One of the funniest writers around, “Commander in Cheat” ultra-talented author RickReilly noted, “pro golfers do not shower together. Trump totally made up that scenario.”
I will (kinda) miss all the late-night and other comedy that the clueless Trump generates. New Yorker clever headline writer Andy Borowitz, for example, posted this after one ridiculous Trump photo op recently: “Trump refuses to admit he lost McDonald’s Employee of the Month.”
I kinda fear losing a buffoon like Trump and all the jokes he inspires.
ABC’s Jimmy Kimmel, after “The Orange One” spoke to a women’s group: “It’s the first time ‘Groper Cleveland’ has been around this many women since they started unlocking the doors at Miss Universe.”
Still, I know many of you are still worried about the elections next week.
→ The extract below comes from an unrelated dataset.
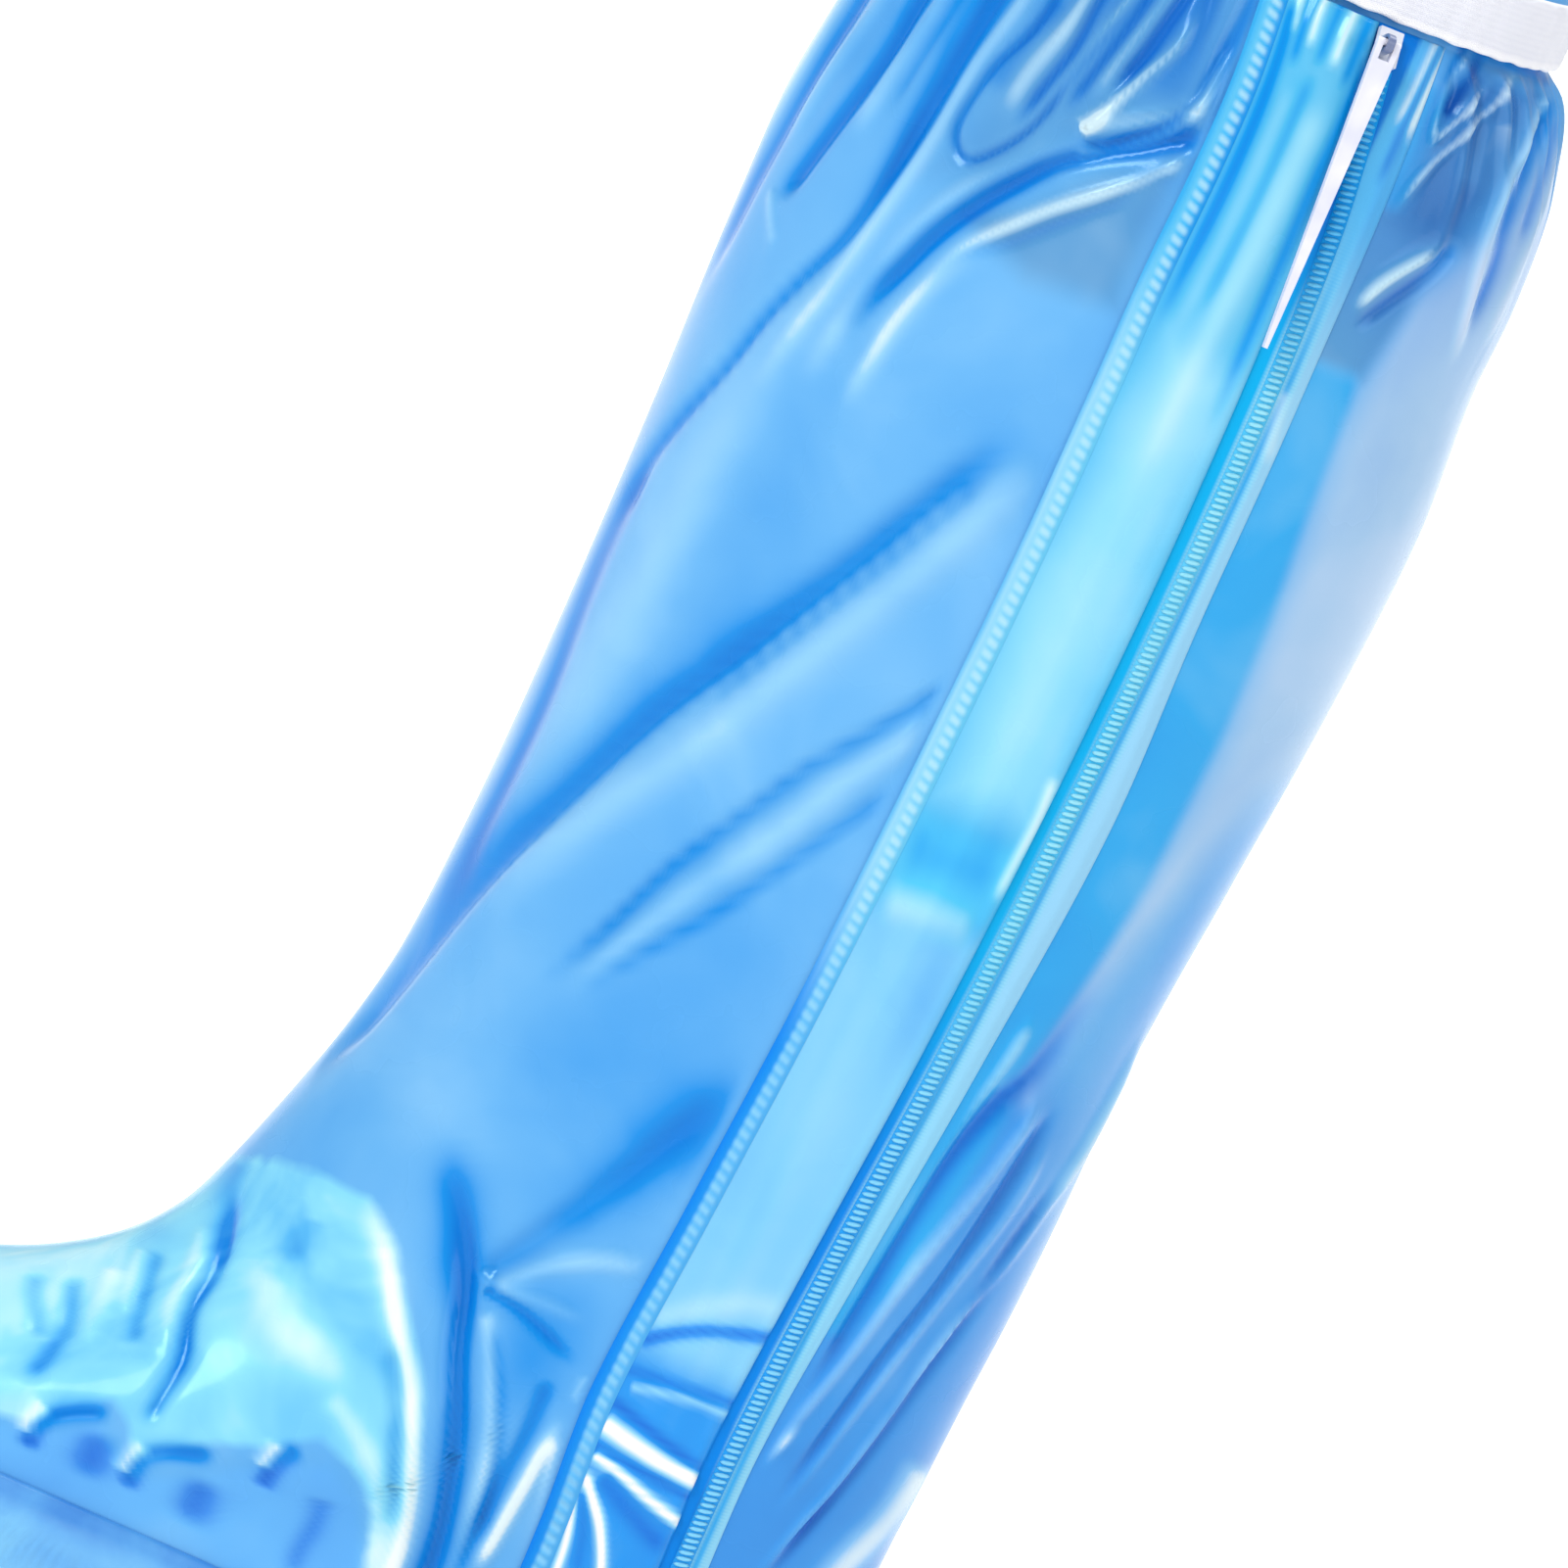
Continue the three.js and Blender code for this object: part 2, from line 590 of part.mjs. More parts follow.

I admit the fact that one of our children lives in Canada is comforting.
I do look forward to never or rarely ever seeing or hearing about Trump again. After he ineptly tries to steal this second election, that is.
The worst thing that could happen to this clown with the cantilevered hair is not to get camera time or his name all over the place. To him that would be almost as bad as going to jail.
Hey, it could — and should — happen.
Political pundit/humorist Rick Wilson, a cofounder of the hard-hitting Lincoln Project, says that that while the Harris polling numbers are promising, the race is far from over. “It’s still going to be close in a lot of places,” he said. “There are divided states where voter sentiment remains volatile. Trump is going to contest the election no matter what, but we’re guardedly optimistic with just two weeks to go.”